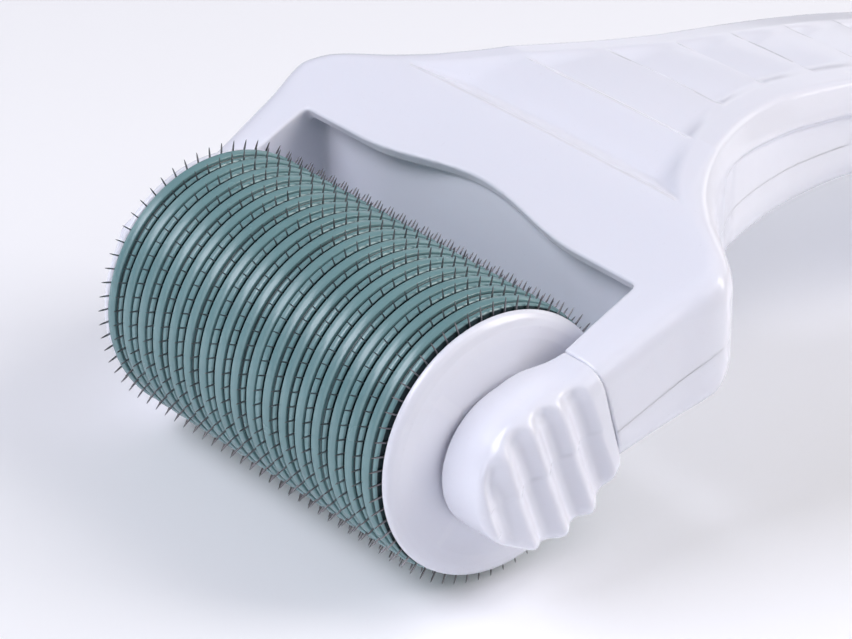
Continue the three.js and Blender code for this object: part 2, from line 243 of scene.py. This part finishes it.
def smooth_max(a, b, k):
    """Larger of two distances, with a fillet about k wide where they meet."""
    h = np.clip(1 - np.abs(a - b) / k, 0, 1)
    return np.maximum(a, b) + k * h * h / 4


def smooth_min(a, b, k):
    return -smooth_max(-a, -b, k)


def round_max(a, b, r):
    """Larger of two distances, with an edge of radius r."""
    a, b = a + r, b + r
    return np.minimum(np.maximum(a, b), 0) + np.hypot(np.maximum(a, 0), np.maximum(b, 0)) - r


def steepness(curve, x):
    slope = (curve(x + SLOPE_REACH) - curve(x - SLOPE_REACH)) / (2 * SLOPE_REACH)
    return np.sqrt(1 + slope ** 2)


def top_height(x):
    arch = ARCH_START_Z - ARCH_CURVE * (x - ARCH_START_X) ** 2
    return np.where(x < ARCH_START_X, along(TOP_HEIGHT, x), arch)


def bottom_height(x):
    return along(BOTTOM_HEIGHT, x)


def side_half(x):
    return along(SIDE_HALF_WIDTH, x)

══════

Quote each line above in full, word for word.

● Exercise solution
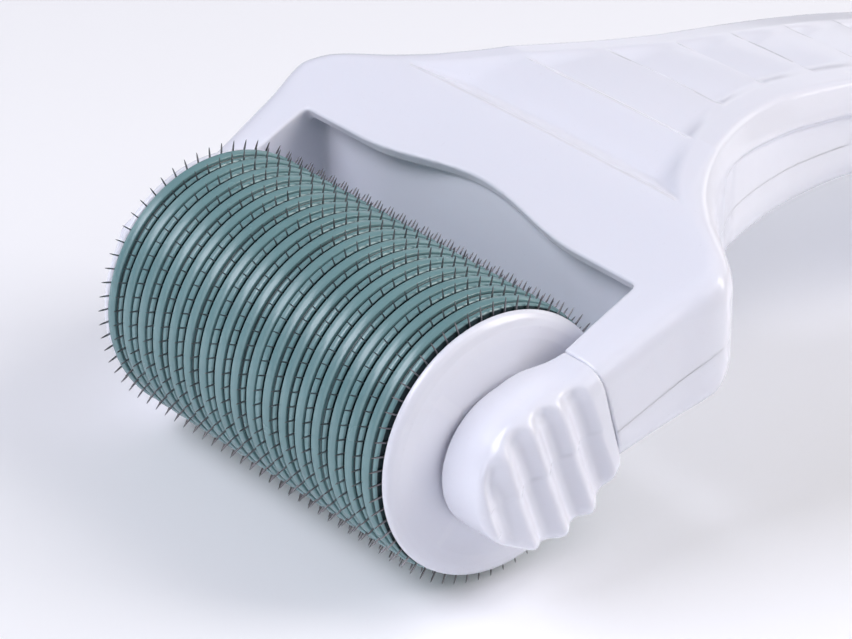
Continue the three.js and Blender code for this object: part 2, from line 243 of scene.py. This part finishes it.
def smooth_max(a, b, k):
    """Larger of two distances, with a fillet about k wide where they meet."""
    h = np.clip(1 - np.abs(a - b) / k, 0, 1)
    return np.maximum(a, b) + k * h * h / 4


def smooth_min(a, b, k):
    return -smooth_max(-a, -b, k)


def round_max(a, b, r):
    """Larger of two distances, with an edge of radius r."""
    a, b = a + r, b + r
    return np.minimum(np.maximum(a, b), 0) + np.hypot(np.maximum(a, 0), np.maximum(b, 0)) - r


def steepness(curve, x):
    slope = (curve(x + SLOPE_REACH) - curve(x - SLOPE_REACH)) / (2 * SLOPE_REACH)
    return np.sqrt(1 + slope ** 2)


def top_height(x):
    arch = ARCH_START_Z - ARCH_CURVE * (x - ARCH_START_X) ** 2
    return np.where(x < ARCH_START_X, along(TOP_HEIGHT, x), arch)


def bottom_height(x):
    return along(BOTTOM_HEIGHT, x)


def side_half(x):
    return along(SIDE_HALF_WIDTH, x)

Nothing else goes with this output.